John Masefield threaded a number of common themes through a series of his books; even those novels aimed at children shared places, people and storylines with some of his adult novels. One key recurring theme is the nautical visit of a member of the Harker family to the fictional islands of Santa Barbara. In The Midnight Folk, Kay’s great-grandfather is endowed with a great treasure there; in other novels the actual nature of the seafaring Harker’s relationship to Kay is less clear. A great many incidental characters and places are shared across Masefield’s novels, although the fine details of such recurrences are often contradictory from novel to novel.
Several characters from the book make return appearances in the sequel The Box of Delights:
- Kay Harker
- Caroline Louisa is installed as Kay’s guardian at the end of The Midnight Folk, having appeared earlier in the novel as one of Kay’s supernatural helpers. She remains Kay’s guardian throughout The Box of Delights.
- Abner Brown is the principal villain in both novels, but plays a more prominent role in The Box of Delights.
- Sylvia Daisy Pouncer dishonourably leaves her role as Kay’s governess at the end of The Midnight Folk, only to return as Abner Brown’s wife in The Box of Delights.
- Ellen is the maid at Seekings House in both books.
- Nibbins the cat has a large role in The Midnight Folk but a mere mention in The Box of Delights
- The supernatural statue with powers of clairvoyance known as ‘Head’ appears in both books.
- The cellar rat appears to spy for the highest bidder. In The Midnight Folk, Kay pays for his services with sugar, raisins, bacon rind and (most appreciated by Rat) a "Naggy" (haggis). In The Box of Delights, Abner Brown buys information from him with brandy and mouldy cheese.

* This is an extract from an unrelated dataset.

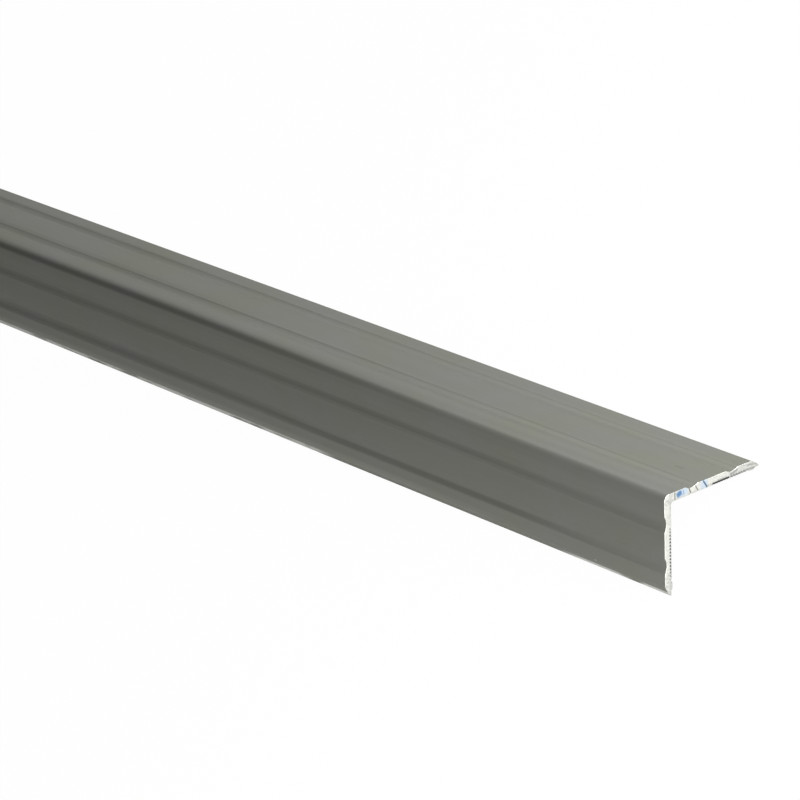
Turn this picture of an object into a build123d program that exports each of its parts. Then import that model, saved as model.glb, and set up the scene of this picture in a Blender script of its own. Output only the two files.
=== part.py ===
from build123d import *

import os
from math import atan2, degrees

# An extruded aluminium corner angle with unequal legs, as sold by the length.
#
# The section is drawn in the YZ plane with its virtual outer corner, where the two outer
# faces would meet, at the origin. The long leg runs along +Y with its outer face up, and
# the short leg runs along -Z with its outer face towards -Y. Each leg is drawn in its own
# two measures: the distance along the leg from that corner, and the depth below the
# leg's outer face. The bar is extruded along X and then turned so that it stands on both
# of its tips like a roof, with the corner uppermost, which is how it lies by itself.

# Driving dimensions, in millimetres
LENGTH = 1000.0
LONG_LEG = 24.5
SHORT_LEG = 20.0
WALL = 1.7
CORNER_RADIUS = 1.3  # outside of the corner
FILLET_RADIUS = 0.6  # inside of the corner

# Decorative grooves in the outer faces, with their centres measured from the corner
GROOVE_WIDTH = 3.1
GROOVE_DEPTH = 0.42
LONG_LEG_GROOVES = (7.0, 17.4)
SHORT_LEG_GROOVES = (5.7, 13.9)

# Toe: the outer face rolls over to a thin tip, set back inside behind a low lip
TOE_RUN = 2.0
TOE_BULGE = 0.12  # of the rolled face, above the straight line from its start to the tip
TIP_THICKNESS = 0.2
TIP_LENGTH = 1.0
TIP_RELIEF = 0.2  # step back from the inner face
LIP_WIDTH = 1.2
LIP_RISE = 0.12
CHANNEL_WIDTH = 0.5
CHANNEL_DEPTH = 0.15

# Serrations in the inner faces, which key the glue
SERRATION_PITCH = 0.665
SERRATION_DEPTH = 0.2
SERRATION_LAND = 0.2  # flat left between two notches
LONG_LEG_SMOOTH = 10.95  # plain face from the corner to the first notch
SHORT_LEG_SMOOTH = 6.45

NODE = "angle_section"

# Depth of the inner side of a tip, below the outer face of its leg
TOE_DEPTH = WALL - TIP_RELIEF


def on_long_leg(along, depth):
    """Section point of the long leg."""
    return (along, -depth)


def on_short_leg(along, depth):
    """Section point of the short leg."""
    return (depth, -along)


def outer_face(place, leg, grooves):
    """Edges of a leg's outer face, from the corner's curve to the tip."""
    edges = []
    along = CORNER_RADIUS
    for centre in grooves:
        start, end = centre - GROOVE_WIDTH / 2, centre + GROOVE_WIDTH / 2
        edges.append(Line(place(along, 0), place(start, 0)))
        edges.append(ThreePointArc(place(start, 0), place(centre, GROOVE_DEPTH), place(end, 0)))
        along = end
    toe = leg - TOE_RUN
    tip_depth = TOE_DEPTH - TIP_THICKNESS
    bulge = place((toe + leg) / 2, tip_depth / 2 - TOE_BULGE)
    edges.append(Line(place(along, 0), place(toe, 0)))
    edges.append(ThreePointArc(place(toe, 0), bulge, place(leg, tip_depth)))
    edges.append(Line(place(leg, tip_depth), place(leg, TOE_DEPTH)))
    return edges


def toe_inside(leg):
    """Inner points of a toe, from the tip over the lip and its channel to the flat face."""
    lip, floor = WALL + LIP_RISE, WALL - CHANNEL_DEPTH
    along, points = leg, [(leg, TOE_DEPTH)]
    for run, depth in (
        (TIP_LENGTH, TOE_DEPTH),
        (lip - TOE_DEPTH, lip),
        (LIP_WIDTH, lip),
        (lip - floor, floor),
        (CHANNEL_WIDTH, floor),
        (CHANNEL_DEPTH, WALL),
    ):
        along -= run
        points.append((along, depth))
    return points


def inner_face(place, leg, smooth):
    """Edges of a leg's inner face, from the tip to the fillet inside the corner."""
    points = toe_inside(leg)
    room = points[-1][0] - smooth
    notch_half = (SERRATION_PITCH - SERRATION_LAND) / 2
    for number in reversed(range(int(room / SERRATION_PITCH))):
        valley = smooth + (number + 0.5) * SERRATION_PITCH
        points.append((valley + notch_half, WALL))
        points.append((valley, WALL - SERRATION_DEPTH))
        points.append((valley - notch_half, WALL))
    points.append((WALL + FILLET_RADIUS, WALL))
    return [Polyline(*[place(along, depth) for along, depth in points])]


def corner_arc(depth, radius):
    """Quarter turn from the long leg to the short one, at a depth below the outer faces."""
    return JernArc(on_long_leg(depth + radius, depth), (-1, 0), radius, 90)


def section():
    """Face of the whole section."""
    edges = outer_face(on_long_leg, LONG_LEG, LONG_LEG_GROOVES)
    edges += inner_face(on_long_leg, LONG_LEG, LONG_LEG_SMOOTH)
    edges += outer_face(on_short_leg, SHORT_LEG, SHORT_LEG_GROOVES)
    edges += inner_face(on_short_leg, SHORT_LEG, SHORT_LEG_SMOOTH)
    edges += [corner_arc(0, CORNER_RADIUS), corner_arc(WALL, FILLET_RADIUS)]
    return make_face(edges)


def angle_section():
    """The bar, standing on its two tips, centred over the origin."""
    bar = extrude(Plane.YZ * section(), LENGTH)
    standing = degrees(atan2(SHORT_LEG - TOE_DEPTH, LONG_LEG - TOE_DEPTH))
    bar = Rot(X=-standing) * bar
    box = bar.bounding_box()
    return Pos(-box.center().X, -box.center().Y, -box.min.Z) * bar


os.makedirs("parts", exist_ok=True)
part = angle_section()
part.label = NODE
export_step(part, f"parts/{NODE}.step")
print(NODE, part.bounding_box().size, "mm, volume", round(part.volume / 1000, 3), "cm3")
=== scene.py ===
"""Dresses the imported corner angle: its drawn sides, its two sawn ends, their finishes, and a pale studio."""
import logging
import math
from dataclasses import dataclass, field
from enum import Enum
from functools import reduce
from operator import add

import bpy
import numpy as np
from mathutils import Matrix, Vector


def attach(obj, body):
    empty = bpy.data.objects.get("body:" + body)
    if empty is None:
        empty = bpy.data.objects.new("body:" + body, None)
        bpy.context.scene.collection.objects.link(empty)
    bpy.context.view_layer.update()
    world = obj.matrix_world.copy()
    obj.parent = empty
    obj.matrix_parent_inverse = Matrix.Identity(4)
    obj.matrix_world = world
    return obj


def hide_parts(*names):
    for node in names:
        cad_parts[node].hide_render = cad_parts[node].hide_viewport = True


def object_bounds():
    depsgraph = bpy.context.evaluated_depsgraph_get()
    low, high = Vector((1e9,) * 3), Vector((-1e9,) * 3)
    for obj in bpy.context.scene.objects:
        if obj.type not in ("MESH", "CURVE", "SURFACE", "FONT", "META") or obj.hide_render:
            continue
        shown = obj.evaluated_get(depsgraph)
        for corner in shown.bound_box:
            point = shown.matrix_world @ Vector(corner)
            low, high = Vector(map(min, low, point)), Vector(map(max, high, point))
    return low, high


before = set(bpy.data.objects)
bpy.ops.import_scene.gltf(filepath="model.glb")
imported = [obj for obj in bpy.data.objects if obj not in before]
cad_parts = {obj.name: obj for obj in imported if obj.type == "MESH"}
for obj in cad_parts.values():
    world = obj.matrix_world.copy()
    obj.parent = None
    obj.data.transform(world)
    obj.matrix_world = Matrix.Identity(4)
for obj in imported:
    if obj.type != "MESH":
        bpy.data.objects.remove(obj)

CAD_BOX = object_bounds()
NODE = "angle_section"
BODY = "root"
MM = 0.001
DRAWN = "drawn_place"
NOISE_MEAN = 0.5

Pair = tuple[float, float]
Triple = tuple[float, float, float]

log = logging.getLogger("corner_angle")


def put(name: str, data: bpy.types.ID) -> bpy.types.Object:
    """Puts a mesh, lamp or camera in the scene.

    Args:
        name: the new object's name.
        data: what the object shows.

    Returns:
        The object.
    """
    made = bpy.data.objects.new(name, data)
    bpy.context.scene.collection.objects.link(made)
    return made


# ---------------------------------------------------------------- shader graphs


class Shade:
    """One output of a node. Arithmetic on it adds Math nodes to its graph."""

    def __init__(self, graph: "Graph", socket: bpy.types.NodeSocket) -> None:
        """Wraps a socket.

        Args:
            graph: the graph that the socket is in.
            socket: the output that later nodes read.
        """
        self.graph = graph
        self.socket = socket

    def math(self, operation: str, *values: "Shade | float") -> "Shade":
        """Adds one Math node.

        Args:
            operation: the node's operation.
            values: its inputs, in order.

        Returns:
            The node's result.
        """
        return self.graph.value("ShaderNodeMath", {"operation": operation}, dict(enumerate(values)))

    def __add__(self, other: "Shade | float") -> "Shade":
        """This plus other."""
        return self.math("ADD", self, other)

    def __sub__(self, other: "Shade | float") -> "Shade":
        """This minus other."""
        return self.math("SUBTRACT", self, other)

    def __rsub__(self, other: float) -> "Shade":
        """Other minus this."""
        return self.math("SUBTRACT", other, self)

    def __mul__(self, other: "Shade | float") -> "Shade":
        """This times other."""
        return self.math("MULTIPLY", self, other)

    def __abs__(self) -> "Shade":
        """This without its sign."""
        return self.math("ABSOLUTE", self)

    def fade(self, start: float, end: float) -> "Shade":
        """A smooth step of this value.

        Args:
            start: the value at which the result is 0.
            end: the value at which the result is 1. It may be below start.

        Returns:
            0 on start's side, 1 on end's side and an S-shaped rise between.
        """
        rising = start < end
        steps = {"From Min": min(start, end), "From Max": max(start, end)}
        steps |= {"To Min": 0.0 if rising else 1.0, "To Max": 1.0 if rising else 0.0}
        smooth = {"interpolation_type": "SMOOTHSTEP"}
        return self.graph.value("ShaderNodeMapRange", smooth, {"Value": self, **steps})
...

|“||He has written a book which will be a source of delight to children of future generations well as his own, one that ranks with such masterpieces in this genre The Water Babies, Alice in Wonderland and Sylvie and Bruno. — The Northern Whig, 1927||”|
|“||John Masefield is growing younger every year. He was old in Multitude and Solitude. He had grown appreciably younger in Said Harker. He is a child among the children in "The Midnight Folk,” which is incomparably the best book of its kind that has appeared since Mrs. Hubert Bland died. — Illustrated London News, 1927.||”|
|“||A thread of quiet sarcasm and common sense runs through the amazing narrative., and the marvellous adventures of Kay with the Midnight-Folk will prove entertaining to all adults not blessed, or the reverse, with literal minds. — Derbyshire Advertiser & Journal, 1928.||”|
Film, TV or theatrical adaptations
There was a BBC radio version of the book made in 1958 with the title "The Treasure of Santa Barbara" and broadcast on Children's Hour that year. Patricia Hayes played Kay Harker and the narrator was David Davis.
A new two-part production was broadcast on BBC Radio 4 on Sundays 10 and 17 December 2006, repeated on the following Saturdays and on BBC Radio 7 in December 2008. It was dramatised by Christopher William Hill, produced and directed by Tracey Neale, with music composed by Neil Brand. It features: Sam Salter, Nickolas Grace, Charles Dance (as Abner Brown), Deborah Findlay, Andrew Sachs, Liz Smith, Helena Breck, Jon Glover, Ewan Bailey, Ann Beach, Harry Myers, Graham Seed, Miranda Keeling, Bethan Walker, Mark Straker, Sam Dale, Ian Masters, Joseph Kloska and Christine Kavanagh.